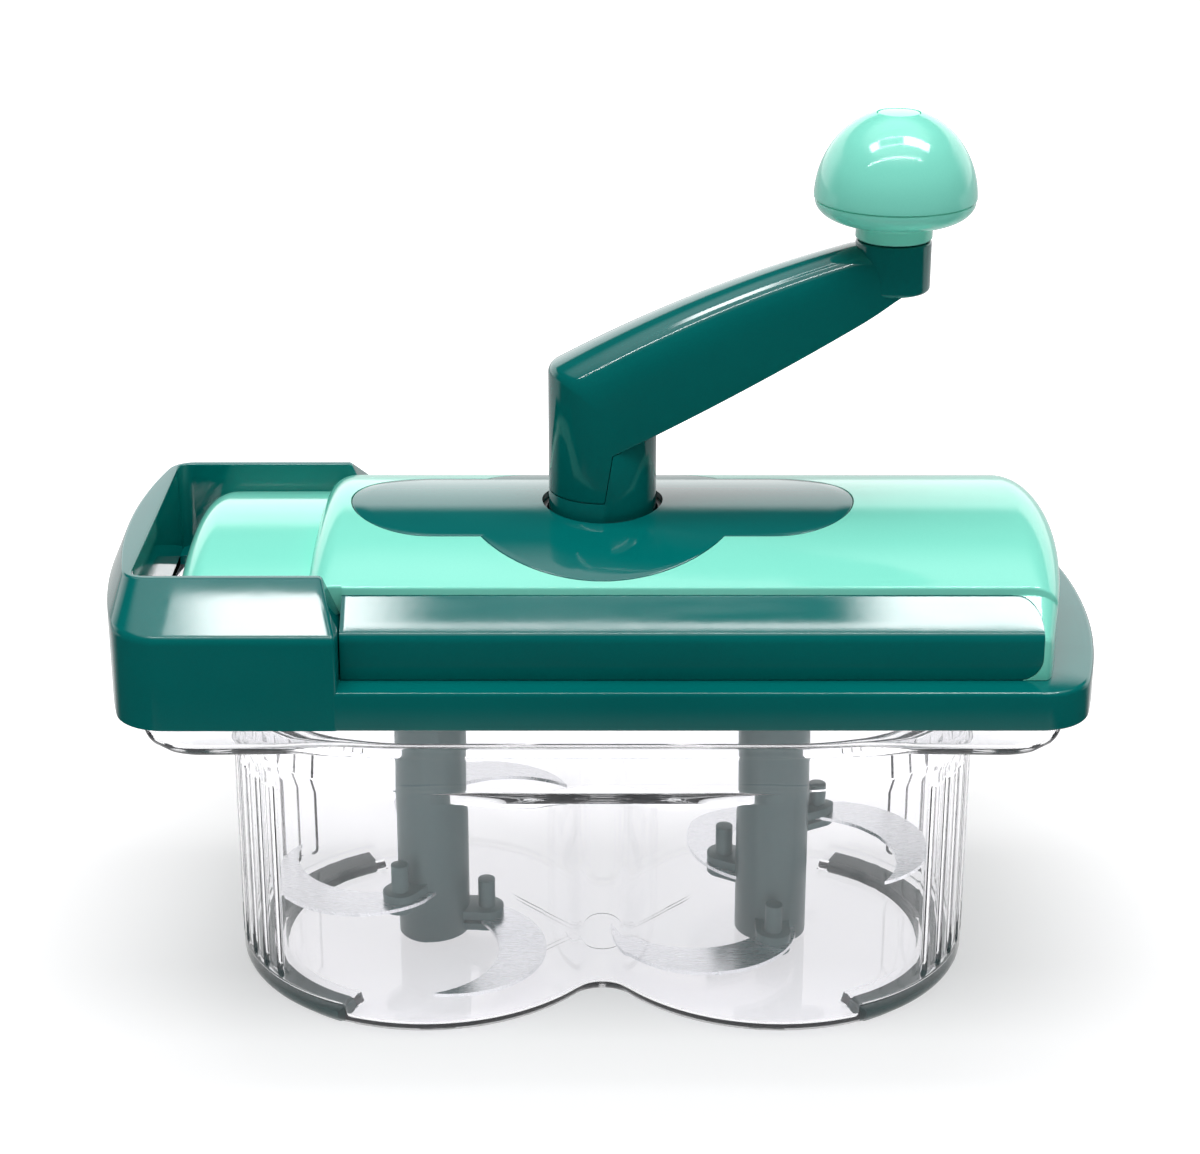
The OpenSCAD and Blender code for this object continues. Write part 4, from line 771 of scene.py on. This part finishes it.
def polish(node, width, angle):
    """A smooth copy of a node of the model, with its edges eased, that stands for the node."""
    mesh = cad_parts[node].data.copy()
    obj = place(node + "_piece", mesh)
    tidy_mesh(mesh, 0.004, angle)
    if width:
        bevel(obj, width, 2, 32)
        bake(obj, angle)
    return obj


# Finishes

WHITE = (1.0, 1.0, 1.0)


class Value:
    """A number or colour in a shader, so that its formulas read as they are written."""

    def __init__(self, paint, socket):
        self.paint, self.socket = paint, socket

    def math(self, kind, other=None, swap=False):
        values = [other, self] if swap else [self, other]
        values = [v for v in values if v is not None]
        return self.paint.node("ShaderNodeMath", values, {"operation": kind})

    def __add__(self, other): return self.math("ADD", other)
    def __radd__(self, other): return self.math("ADD", other, True)
    def __sub__(self, other): return self.math("SUBTRACT", other)
    def __rsub__(self, other): return self.math("SUBTRACT", other, True)
    def __mul__(self, other): return self.math("MULTIPLY", other)
    def __rmul__(self, other): return self.math("MULTIPLY", other, True)
    def __pow__(self, other): return self.math("POWER", other)

    def larger(self, other): return self.math("MAXIMUM", other)
    def size(self): return self.math("ABSOLUTE")

    def ramp(self, low, high):
        """0 below low, 1 above high, smooth between."""
        values = {"Value": self, "From Min": low, "From Max": high}
        return self.paint.node("ShaderNodeMapRange", values, {"interpolation_type": "SMOOTHSTEP"})


class Paint:
    """The shader of a material or of the world."""

    def __init__(self, owner):
        owner.use_nodes = True
        self.owner, self.tree = owner, owner.node_tree
        self.tree.nodes.clear()

    def link(self, value, socket):
        """Sets a socket to a number or colour, or joins it to another socket."""
        if isinstance(value, Value):
            self.tree.links.new(value.socket, socket)
        elif hasattr(socket.default_value, "__len__"):
            socket.default_value = (list(value) + [1.0])[:len(socket.default_value)]
        else:
            socket.default_value = value

    def node(self, kind, values=(), settings=None, output=0):
        """A node with values or links in its sockets. Its settings are made first."""
        n = self.tree.nodes.new(kind)
        for key, setting in (settings or {}).items():
            setattr(n, key, setting)
        pairs = values.items() if isinstance(values, dict) else enumerate(values)
        for key, value in pairs:
            self.link(value, n.inputs[key])
        return Value(self, n.outputs[output])

    def place(self):
        """Object coordinates, in metres."""
        return self.node("ShaderNodeTexCoord", output="Object")

    def axes(self, vector):
        n = self.tree.nodes.new("ShaderNodeSeparateXYZ")
        self.link(vector, n.inputs[0])
        return [Value(self, o) for o in n.outputs]

    def noise(self, scale, detail=2.0, vector=None, rough=0.5):
        return self.node("ShaderNodeTexNoise", {
            "Vector": vector or self.place(), "Scale": scale, "Detail": detail,
            "Roughness": rough})

    def stretched(self, factors):
        """Object coordinates times a factor along each axis."""
        multiply = {"operation": "MULTIPLY"}
        return self.node("ShaderNodeVectorMath", [self.place(), factors], multiply)

    def blend(self, factor, a, b):
        """A colour between a and b."""
        n = self.tree.nodes.new("ShaderNodeMix")
        n.data_type = "RGBA"
        self.link(factor, n.inputs[0])
        self.link(a, n.inputs[6])
        self.link(b, n.inputs[7])
        return Value(self, n.outputs[2])

    def bump(self, height, strength, distance):
        return self.node("ShaderNodeBump", {
            "Height": height, "Strength": strength, "Distance": distance * MM})

    def ray(self, name):
        return self.node("ShaderNodeLightPath", output=name)

    def skin(self, values):
        """The shader of plastic, glass or metal."""
        return self.node("ShaderNodeBsdfPrincipled", values)

    def glow(self, strength):
        """White light of a strength."""
        return self.node("ShaderNodeEmission", {"Color": WHITE, "Strength": strength})

    def mix(self, factor, a, b):
        """A shader between a and b."""
        return self.node("ShaderNodeMixShader", [factor, a, b])

    def finish(self, shader, kind="ShaderNodeOutputMaterial"):
        """Joins the shader to the output, and gives the material or world."""
        out = self.tree.nodes.new(kind)
        self.tree.links.new(shader.socket, out.inputs["Surface"])
        return self.owner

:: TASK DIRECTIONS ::
Repeat the preceding lines exactly, please, every one of them.

:: FINAL RESULT ::
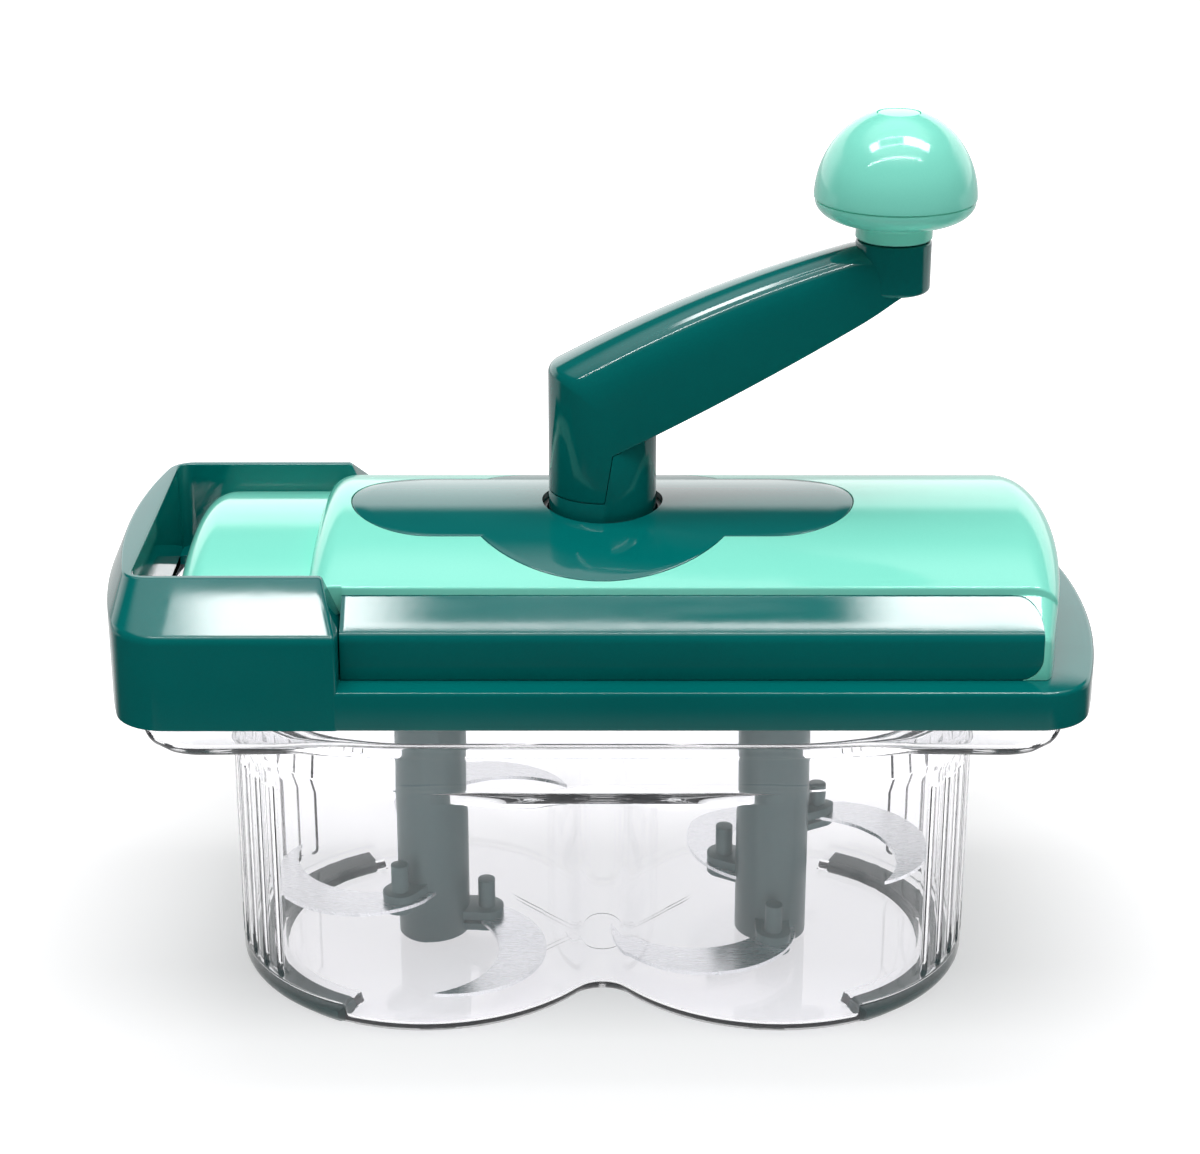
The OpenSCAD and Blender code for this object continues. Write part 4, from line 771 of scene.py on. This part finishes it.
def polish(node, width, angle):
    """A smooth copy of a node of the model, with its edges eased, that stands for the node."""
    mesh = cad_parts[node].data.copy()
    obj = place(node + "_piece", mesh)
    tidy_mesh(mesh, 0.004, angle)
    if width:
        bevel(obj, width, 2, 32)
        bake(obj, angle)
    return obj


# Finishes

WHITE = (1.0, 1.0, 1.0)


class Value:
    """A number or colour in a shader, so that its formulas read as they are written."""

    def __init__(self, paint, socket):
        self.paint, self.socket = paint, socket

    def math(self, kind, other=None, swap=False):
        values = [other, self] if swap else [self, other]
        values = [v for v in values if v is not None]
        return self.paint.node("ShaderNodeMath", values, {"operation": kind})

    def __add__(self, other): return self.math("ADD", other)
    def __radd__(self, other): return self.math("ADD", other, True)
    def __sub__(self, other): return self.math("SUBTRACT", other)
    def __rsub__(self, other): return self.math("SUBTRACT", other, True)
    def __mul__(self, other): return self.math("MULTIPLY", other)
    def __rmul__(self, other): return self.math("MULTIPLY", other, True)
    def __pow__(self, other): return self.math("POWER", other)

    def larger(self, other): return self.math("MAXIMUM", other)
    def size(self): return self.math("ABSOLUTE")

    def ramp(self, low, high):
        """0 below low, 1 above high, smooth between."""
        values = {"Value": self, "From Min": low, "From Max": high}
        return self.paint.node("ShaderNodeMapRange", values, {"interpolation_type": "SMOOTHSTEP"})


class Paint:
    """The shader of a material or of the world."""

    def __init__(self, owner):
        owner.use_nodes = True
        self.owner, self.tree = owner, owner.node_tree
        self.tree.nodes.clear()

    def link(self, value, socket):
        """Sets a socket to a number or colour, or joins it to another socket."""
        if isinstance(value, Value):
            self.tree.links.new(value.socket, socket)
        elif hasattr(socket.default_value, "__len__"):
            socket.default_value = (list(value) + [1.0])[:len(socket.default_value)]
        else:
            socket.default_value = value

    def node(self, kind, values=(), settings=None, output=0):
        """A node with values or links in its sockets. Its settings are made first."""
        n = self.tree.nodes.new(kind)
        for key, setting in (settings or {}).items():
            setattr(n, key, setting)
        pairs = values.items() if isinstance(values, dict) else enumerate(values)
        for key, value in pairs:
            self.link(value, n.inputs[key])
        return Value(self, n.outputs[output])

    def place(self):
        """Object coordinates, in metres."""
        return self.node("ShaderNodeTexCoord", output="Object")

    def axes(self, vector):
        n = self.tree.nodes.new("ShaderNodeSeparateXYZ")
        self.link(vector, n.inputs[0])
        return [Value(self, o) for o in n.outputs]

    def noise(self, scale, detail=2.0, vector=None, rough=0.5):
        return self.node("ShaderNodeTexNoise", {
            "Vector": vector or self.place(), "Scale": scale, "Detail": detail,
            "Roughness": rough})

    def stretched(self, factors):
        """Object coordinates times a factor along each axis."""
        multiply = {"operation": "MULTIPLY"}
        return self.node("ShaderNodeVectorMath", [self.place(), factors], multiply)

    def blend(self, factor, a, b):
        """A colour between a and b."""
        n = self.tree.nodes.new("ShaderNodeMix")
        n.data_type = "RGBA"
        self.link(factor, n.inputs[0])
        self.link(a, n.inputs[6])
        self.link(b, n.inputs[7])
        return Value(self, n.outputs[2])

    def bump(self, height, strength, distance):
        return self.node("ShaderNodeBump", {
            "Height": height, "Strength": strength, "Distance": distance * MM})

    def ray(self, name):
        return self.node("ShaderNodeLightPath", output=name)

    def skin(self, values):
        """The shader of plastic, glass or metal."""
        return self.node("ShaderNodeBsdfPrincipled", values)

    def glow(self, strength):
        """White light of a strength."""
        return self.node("ShaderNodeEmission", {"Color": WHITE, "Strength": strength})

    def mix(self, factor, a, b):
        """A shader between a and b."""
        return self.node("ShaderNodeMixShader", [factor, a, b])

    def finish(self, shader, kind="ShaderNodeOutputMaterial"):
        """Joins the shader to the output, and gives the material or world."""
        out = self.tree.nodes.new(kind)
        self.tree.links.new(shader.socket, out.inputs["Surface"])
        return self.owner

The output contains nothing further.